What this task involves :: Reproduce exactly the lines below from the one containing "Model this object" through the one containing "What three.js and", including both, and nothing else.

* start Working data *

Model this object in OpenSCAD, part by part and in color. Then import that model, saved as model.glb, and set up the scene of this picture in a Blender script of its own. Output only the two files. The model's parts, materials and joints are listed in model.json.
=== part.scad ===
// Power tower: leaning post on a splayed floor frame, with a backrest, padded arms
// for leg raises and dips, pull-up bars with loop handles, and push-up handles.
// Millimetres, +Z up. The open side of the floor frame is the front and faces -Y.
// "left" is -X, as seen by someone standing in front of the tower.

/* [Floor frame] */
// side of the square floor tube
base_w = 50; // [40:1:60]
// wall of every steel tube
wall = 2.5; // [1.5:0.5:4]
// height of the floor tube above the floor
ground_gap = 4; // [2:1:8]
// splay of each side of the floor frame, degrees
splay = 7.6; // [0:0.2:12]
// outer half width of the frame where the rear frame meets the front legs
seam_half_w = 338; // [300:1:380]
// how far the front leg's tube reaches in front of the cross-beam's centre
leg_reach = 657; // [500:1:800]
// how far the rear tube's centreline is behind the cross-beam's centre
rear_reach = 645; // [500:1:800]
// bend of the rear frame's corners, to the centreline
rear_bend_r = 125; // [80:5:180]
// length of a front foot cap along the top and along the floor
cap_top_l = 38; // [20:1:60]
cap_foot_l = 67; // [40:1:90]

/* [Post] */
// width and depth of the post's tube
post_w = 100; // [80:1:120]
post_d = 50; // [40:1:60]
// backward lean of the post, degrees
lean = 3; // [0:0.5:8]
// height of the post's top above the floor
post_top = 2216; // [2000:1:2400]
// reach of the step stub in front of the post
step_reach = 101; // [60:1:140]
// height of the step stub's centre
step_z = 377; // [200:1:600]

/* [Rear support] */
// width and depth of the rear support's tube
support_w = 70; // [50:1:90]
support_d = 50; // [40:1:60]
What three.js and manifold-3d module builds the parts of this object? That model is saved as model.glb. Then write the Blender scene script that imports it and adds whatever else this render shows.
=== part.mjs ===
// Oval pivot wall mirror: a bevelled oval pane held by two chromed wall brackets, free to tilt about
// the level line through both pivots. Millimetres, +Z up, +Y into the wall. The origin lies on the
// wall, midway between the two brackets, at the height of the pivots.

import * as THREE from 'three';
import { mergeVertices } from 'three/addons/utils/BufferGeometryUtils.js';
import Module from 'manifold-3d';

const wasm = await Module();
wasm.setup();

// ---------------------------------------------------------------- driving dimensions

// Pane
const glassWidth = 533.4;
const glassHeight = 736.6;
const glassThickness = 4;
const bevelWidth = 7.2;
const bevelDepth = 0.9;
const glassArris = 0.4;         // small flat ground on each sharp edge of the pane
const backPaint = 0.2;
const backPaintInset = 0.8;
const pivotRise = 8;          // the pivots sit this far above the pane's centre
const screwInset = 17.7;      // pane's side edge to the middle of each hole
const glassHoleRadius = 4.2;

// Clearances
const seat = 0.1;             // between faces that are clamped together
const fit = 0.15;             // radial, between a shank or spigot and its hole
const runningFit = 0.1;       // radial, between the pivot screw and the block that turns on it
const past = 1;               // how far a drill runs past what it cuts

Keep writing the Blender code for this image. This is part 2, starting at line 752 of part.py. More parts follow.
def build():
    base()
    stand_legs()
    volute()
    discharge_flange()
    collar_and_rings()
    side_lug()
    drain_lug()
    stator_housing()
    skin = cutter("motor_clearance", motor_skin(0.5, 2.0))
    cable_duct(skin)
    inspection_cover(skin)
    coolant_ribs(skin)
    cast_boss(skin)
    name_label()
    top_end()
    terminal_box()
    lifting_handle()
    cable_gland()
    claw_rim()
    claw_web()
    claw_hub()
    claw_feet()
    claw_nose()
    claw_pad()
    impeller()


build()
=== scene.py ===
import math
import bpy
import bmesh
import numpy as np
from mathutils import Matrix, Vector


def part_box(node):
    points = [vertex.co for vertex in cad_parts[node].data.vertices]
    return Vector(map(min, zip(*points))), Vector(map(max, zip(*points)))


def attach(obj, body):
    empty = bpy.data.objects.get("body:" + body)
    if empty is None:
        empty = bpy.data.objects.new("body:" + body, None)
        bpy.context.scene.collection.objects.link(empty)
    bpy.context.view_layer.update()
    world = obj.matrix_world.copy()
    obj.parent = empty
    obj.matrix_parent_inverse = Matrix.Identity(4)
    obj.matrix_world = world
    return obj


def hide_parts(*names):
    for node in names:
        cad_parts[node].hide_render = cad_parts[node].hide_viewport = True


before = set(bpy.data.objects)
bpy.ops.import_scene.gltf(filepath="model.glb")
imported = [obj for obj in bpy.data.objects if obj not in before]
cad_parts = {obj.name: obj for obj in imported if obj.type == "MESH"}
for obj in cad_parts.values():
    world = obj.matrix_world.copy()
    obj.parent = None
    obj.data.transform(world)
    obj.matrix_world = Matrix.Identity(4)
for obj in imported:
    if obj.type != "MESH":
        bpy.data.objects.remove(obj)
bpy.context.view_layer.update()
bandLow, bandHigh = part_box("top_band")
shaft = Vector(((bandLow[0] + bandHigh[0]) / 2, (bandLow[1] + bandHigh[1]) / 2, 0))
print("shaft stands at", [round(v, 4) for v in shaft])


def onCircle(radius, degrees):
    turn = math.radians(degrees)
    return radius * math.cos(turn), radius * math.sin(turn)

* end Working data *
* start Working data *

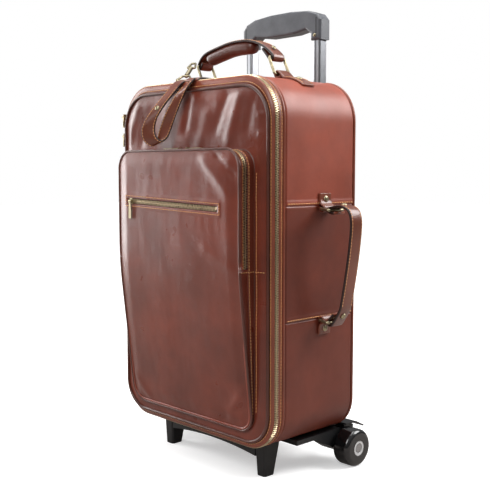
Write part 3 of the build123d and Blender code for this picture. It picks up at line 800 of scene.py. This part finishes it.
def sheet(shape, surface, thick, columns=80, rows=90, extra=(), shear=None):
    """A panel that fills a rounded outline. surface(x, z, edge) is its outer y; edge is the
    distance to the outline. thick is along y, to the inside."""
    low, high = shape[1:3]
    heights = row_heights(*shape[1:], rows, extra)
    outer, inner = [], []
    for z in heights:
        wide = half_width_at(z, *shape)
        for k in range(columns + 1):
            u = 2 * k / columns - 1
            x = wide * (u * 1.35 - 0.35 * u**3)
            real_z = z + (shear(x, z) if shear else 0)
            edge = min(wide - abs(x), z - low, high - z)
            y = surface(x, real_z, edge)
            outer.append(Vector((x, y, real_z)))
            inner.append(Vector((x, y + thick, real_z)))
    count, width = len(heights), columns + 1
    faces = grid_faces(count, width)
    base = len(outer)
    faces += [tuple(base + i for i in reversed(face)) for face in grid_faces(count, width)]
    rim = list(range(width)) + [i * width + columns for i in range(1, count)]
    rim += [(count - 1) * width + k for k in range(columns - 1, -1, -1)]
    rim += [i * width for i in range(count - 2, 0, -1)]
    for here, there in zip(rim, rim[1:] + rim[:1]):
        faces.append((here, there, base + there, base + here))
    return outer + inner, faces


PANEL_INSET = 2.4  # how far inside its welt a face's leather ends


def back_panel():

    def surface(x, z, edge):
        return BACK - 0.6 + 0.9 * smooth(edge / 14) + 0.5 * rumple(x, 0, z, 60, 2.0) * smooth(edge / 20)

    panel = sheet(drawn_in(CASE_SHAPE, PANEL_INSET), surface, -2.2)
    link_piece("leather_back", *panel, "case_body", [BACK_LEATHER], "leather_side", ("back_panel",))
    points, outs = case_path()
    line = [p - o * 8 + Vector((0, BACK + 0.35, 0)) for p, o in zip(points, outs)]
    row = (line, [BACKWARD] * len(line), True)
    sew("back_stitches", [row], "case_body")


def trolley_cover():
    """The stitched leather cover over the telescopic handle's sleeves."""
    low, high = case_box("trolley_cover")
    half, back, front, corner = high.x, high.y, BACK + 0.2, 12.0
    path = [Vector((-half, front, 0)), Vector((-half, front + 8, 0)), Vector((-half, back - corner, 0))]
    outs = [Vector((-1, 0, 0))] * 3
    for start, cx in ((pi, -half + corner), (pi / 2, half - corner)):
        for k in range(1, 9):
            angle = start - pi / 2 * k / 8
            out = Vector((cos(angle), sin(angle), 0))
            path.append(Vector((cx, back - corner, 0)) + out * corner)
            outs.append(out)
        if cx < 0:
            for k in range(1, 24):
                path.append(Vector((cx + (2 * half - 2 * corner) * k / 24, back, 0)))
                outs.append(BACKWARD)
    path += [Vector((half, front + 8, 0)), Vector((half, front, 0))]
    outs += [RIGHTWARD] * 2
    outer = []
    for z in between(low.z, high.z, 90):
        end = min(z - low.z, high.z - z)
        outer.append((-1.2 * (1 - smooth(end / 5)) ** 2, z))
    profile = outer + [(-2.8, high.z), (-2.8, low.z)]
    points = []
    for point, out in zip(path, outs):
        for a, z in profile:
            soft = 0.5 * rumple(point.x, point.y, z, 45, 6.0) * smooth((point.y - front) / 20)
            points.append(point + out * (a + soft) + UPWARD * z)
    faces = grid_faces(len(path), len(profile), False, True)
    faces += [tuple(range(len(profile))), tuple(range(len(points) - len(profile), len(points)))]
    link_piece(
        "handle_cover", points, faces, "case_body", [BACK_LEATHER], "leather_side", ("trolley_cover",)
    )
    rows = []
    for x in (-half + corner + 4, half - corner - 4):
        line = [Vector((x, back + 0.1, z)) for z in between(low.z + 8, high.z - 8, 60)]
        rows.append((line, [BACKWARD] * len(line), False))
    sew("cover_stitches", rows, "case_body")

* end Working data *
* start Working data *

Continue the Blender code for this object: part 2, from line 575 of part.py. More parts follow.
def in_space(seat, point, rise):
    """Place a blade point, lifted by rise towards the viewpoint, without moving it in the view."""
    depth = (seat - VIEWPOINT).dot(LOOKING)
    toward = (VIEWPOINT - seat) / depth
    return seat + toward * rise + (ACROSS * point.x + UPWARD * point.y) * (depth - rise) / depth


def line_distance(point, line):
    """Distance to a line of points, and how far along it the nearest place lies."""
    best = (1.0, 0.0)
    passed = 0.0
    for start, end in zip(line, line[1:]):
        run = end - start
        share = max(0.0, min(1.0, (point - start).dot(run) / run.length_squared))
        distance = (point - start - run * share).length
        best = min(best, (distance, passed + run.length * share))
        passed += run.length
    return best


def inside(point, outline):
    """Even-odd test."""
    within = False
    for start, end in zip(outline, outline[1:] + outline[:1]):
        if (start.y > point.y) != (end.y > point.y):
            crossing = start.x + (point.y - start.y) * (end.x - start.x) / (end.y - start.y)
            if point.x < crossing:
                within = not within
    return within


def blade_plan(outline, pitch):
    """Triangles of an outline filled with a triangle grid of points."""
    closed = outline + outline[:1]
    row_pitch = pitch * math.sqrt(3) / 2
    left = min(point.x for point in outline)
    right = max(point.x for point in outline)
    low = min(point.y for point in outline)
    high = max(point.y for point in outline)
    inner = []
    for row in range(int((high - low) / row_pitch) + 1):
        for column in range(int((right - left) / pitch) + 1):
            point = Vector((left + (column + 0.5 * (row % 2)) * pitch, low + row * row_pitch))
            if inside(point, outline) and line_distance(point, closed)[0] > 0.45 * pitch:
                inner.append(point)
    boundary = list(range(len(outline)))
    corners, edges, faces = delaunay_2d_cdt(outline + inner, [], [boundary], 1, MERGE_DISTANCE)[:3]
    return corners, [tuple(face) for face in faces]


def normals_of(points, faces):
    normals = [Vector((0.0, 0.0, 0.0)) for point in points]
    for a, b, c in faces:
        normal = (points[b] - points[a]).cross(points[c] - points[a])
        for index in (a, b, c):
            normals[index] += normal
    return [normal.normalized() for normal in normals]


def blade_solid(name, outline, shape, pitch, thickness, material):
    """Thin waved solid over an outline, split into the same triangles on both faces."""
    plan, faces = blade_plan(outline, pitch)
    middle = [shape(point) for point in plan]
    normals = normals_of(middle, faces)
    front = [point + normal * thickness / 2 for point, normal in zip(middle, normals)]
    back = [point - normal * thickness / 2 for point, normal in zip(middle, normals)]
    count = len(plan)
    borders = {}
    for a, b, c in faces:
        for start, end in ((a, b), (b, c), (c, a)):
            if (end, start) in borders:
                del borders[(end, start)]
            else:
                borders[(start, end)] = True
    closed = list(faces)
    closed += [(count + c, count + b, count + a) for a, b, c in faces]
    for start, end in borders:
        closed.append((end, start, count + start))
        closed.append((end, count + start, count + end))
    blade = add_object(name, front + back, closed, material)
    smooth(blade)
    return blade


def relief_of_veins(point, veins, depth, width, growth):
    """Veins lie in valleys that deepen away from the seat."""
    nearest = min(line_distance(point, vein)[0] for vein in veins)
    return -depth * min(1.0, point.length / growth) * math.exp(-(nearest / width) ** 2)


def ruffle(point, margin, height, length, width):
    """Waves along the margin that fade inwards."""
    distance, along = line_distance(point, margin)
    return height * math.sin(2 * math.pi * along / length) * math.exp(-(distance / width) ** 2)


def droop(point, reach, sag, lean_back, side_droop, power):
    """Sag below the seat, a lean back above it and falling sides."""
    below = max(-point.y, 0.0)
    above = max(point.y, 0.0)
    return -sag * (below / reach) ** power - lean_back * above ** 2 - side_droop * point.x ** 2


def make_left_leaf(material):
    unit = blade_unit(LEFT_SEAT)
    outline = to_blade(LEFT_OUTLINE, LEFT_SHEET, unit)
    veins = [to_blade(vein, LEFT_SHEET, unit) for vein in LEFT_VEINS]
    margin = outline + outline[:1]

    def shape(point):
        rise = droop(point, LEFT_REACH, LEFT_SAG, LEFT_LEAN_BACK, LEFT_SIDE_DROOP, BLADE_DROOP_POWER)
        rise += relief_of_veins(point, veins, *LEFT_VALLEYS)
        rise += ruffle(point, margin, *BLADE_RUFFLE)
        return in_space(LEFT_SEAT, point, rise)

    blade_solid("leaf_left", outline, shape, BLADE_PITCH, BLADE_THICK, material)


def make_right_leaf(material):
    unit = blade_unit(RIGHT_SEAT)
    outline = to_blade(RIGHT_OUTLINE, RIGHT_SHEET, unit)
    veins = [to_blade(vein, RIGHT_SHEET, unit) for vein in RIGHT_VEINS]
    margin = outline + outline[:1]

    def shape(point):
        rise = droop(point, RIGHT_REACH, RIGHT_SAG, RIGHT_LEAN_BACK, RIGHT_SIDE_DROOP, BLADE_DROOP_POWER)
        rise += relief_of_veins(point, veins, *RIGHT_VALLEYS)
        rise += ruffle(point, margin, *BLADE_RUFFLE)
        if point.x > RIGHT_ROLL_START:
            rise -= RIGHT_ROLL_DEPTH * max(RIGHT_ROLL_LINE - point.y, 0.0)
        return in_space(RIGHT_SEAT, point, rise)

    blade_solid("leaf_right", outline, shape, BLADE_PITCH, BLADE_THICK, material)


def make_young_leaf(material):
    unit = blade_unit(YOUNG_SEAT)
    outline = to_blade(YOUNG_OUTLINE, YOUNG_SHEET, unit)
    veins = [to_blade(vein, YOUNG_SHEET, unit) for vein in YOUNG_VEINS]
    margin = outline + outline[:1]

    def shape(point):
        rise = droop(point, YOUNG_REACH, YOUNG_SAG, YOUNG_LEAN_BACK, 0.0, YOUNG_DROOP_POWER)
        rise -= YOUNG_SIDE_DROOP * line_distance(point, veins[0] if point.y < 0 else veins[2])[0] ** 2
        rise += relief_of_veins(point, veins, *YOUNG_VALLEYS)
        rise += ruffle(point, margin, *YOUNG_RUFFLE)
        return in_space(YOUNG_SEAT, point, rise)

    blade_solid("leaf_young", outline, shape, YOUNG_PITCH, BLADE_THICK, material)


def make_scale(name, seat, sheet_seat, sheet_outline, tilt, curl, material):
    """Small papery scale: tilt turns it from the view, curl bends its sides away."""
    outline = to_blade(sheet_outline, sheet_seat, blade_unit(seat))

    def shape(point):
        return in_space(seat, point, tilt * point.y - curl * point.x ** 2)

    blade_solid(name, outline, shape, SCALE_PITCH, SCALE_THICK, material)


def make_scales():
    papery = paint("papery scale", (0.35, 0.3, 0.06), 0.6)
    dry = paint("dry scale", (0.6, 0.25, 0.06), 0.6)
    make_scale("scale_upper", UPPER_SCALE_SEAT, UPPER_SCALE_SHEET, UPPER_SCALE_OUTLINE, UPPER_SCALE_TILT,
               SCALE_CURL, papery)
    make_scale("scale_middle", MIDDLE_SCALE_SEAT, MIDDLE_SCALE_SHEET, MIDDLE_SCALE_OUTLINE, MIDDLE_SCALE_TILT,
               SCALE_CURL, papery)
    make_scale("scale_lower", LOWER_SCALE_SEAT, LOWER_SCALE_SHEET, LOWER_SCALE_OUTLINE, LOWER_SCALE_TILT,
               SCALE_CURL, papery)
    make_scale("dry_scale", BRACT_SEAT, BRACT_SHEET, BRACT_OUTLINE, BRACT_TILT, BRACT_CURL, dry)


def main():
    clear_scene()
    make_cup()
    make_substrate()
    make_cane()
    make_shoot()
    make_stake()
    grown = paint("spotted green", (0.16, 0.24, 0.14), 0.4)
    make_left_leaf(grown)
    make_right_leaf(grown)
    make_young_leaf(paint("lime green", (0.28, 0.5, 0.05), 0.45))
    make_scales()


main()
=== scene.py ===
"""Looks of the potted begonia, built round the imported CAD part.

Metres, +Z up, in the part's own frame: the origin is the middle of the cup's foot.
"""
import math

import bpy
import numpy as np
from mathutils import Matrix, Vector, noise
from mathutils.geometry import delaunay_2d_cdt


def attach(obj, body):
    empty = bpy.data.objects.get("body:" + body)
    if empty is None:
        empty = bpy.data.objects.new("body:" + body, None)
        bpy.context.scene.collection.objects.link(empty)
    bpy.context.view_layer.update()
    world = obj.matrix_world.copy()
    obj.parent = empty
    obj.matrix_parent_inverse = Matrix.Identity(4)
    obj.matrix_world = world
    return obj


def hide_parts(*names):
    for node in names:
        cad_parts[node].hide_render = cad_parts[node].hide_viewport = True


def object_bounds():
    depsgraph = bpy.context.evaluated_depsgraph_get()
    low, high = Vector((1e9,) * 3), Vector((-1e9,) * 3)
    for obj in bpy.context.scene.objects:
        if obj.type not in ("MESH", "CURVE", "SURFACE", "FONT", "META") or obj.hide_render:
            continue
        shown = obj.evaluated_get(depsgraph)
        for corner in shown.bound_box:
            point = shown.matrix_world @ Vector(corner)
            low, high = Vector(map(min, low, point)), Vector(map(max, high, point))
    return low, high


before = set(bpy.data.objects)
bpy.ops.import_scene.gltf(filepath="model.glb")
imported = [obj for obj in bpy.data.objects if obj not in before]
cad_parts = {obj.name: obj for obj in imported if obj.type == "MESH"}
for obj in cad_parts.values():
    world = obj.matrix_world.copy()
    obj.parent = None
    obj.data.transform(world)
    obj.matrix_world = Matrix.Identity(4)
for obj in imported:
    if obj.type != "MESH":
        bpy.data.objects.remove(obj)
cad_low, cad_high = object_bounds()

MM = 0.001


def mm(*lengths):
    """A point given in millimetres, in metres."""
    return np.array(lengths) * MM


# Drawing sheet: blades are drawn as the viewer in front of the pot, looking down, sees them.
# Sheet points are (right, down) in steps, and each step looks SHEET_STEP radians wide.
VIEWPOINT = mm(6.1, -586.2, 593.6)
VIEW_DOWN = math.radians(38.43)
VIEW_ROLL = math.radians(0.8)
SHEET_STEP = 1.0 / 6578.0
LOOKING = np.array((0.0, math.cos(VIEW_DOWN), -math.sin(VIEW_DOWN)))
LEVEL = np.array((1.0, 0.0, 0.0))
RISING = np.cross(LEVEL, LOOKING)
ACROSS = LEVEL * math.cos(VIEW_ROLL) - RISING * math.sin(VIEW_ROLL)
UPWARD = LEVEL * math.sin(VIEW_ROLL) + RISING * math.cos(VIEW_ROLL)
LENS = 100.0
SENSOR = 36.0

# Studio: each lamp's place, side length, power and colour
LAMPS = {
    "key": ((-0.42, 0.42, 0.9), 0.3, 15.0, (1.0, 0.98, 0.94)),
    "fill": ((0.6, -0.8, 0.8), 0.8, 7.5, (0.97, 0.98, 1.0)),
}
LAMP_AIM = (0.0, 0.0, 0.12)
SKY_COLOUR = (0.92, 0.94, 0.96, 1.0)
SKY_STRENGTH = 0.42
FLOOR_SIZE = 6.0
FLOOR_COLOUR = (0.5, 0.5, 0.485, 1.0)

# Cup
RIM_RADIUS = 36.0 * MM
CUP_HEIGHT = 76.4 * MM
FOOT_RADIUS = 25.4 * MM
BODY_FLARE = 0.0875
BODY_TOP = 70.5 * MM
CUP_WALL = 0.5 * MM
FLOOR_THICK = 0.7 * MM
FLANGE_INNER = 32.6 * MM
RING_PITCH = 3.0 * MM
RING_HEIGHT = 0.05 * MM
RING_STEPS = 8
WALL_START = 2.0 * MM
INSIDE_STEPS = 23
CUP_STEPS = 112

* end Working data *

Response for this exercise ::
Model this object in OpenSCAD, part by part and in color. Then import that model, saved as model.glb, and set up the scene of this picture in a Blender script of its own. Output only the two files. The model's parts, materials and joints are listed in model.json.
=== part.scad ===
// Power tower: leaning post on a splayed floor frame, with a backrest, padded arms
// for leg raises and dips, pull-up bars with loop handles, and push-up handles.
// Millimetres, +Z up. The open side of the floor frame is the front and faces -Y.
// "left" is -X, as seen by someone standing in front of the tower.

/* [Floor frame] */
// side of the square floor tube
base_w = 50; // [40:1:60]
// wall of every steel tube
wall = 2.5; // [1.5:0.5:4]
// height of the floor tube above the floor
ground_gap = 4; // [2:1:8]
// splay of each side of the floor frame, degrees
splay = 7.6; // [0:0.2:12]
// outer half width of the frame where the rear frame meets the front legs
seam_half_w = 338; // [300:1:380]
// how far the front leg's tube reaches in front of the cross-beam's centre
leg_reach = 657; // [500:1:800]
// how far the rear tube's centreline is behind the cross-beam's centre
rear_reach = 645; // [500:1:800]
// bend of the rear frame's corners, to the centreline
rear_bend_r = 125; // [80:5:180]
// length of a front foot cap along the top and along the floor
cap_top_l = 38; // [20:1:60]
cap_foot_l = 67; // [40:1:90]

/* [Post] */
// width and depth of the post's tube
post_w = 100; // [80:1:120]
post_d = 50; // [40:1:60]
// backward lean of the post, degrees
lean = 3; // [0:0.5:8]
// height of the post's top above the floor
post_top = 2216; // [2000:1:2400]
// reach of the step stub in front of the post
step_reach = 101; // [60:1:140]
// height of the step stub's centre
step_z = 377; // [200:1:600]

/* [Rear support] */
// width and depth of the rear support's tube
support_w = 70; // [50:1:90]
support_d = 50; // [40:1:60]
What three.js and manifold-3d module builds the parts of this object? That model is saved as model.glb. Then write the Blender scene script that imports it and adds whatever else this render shows.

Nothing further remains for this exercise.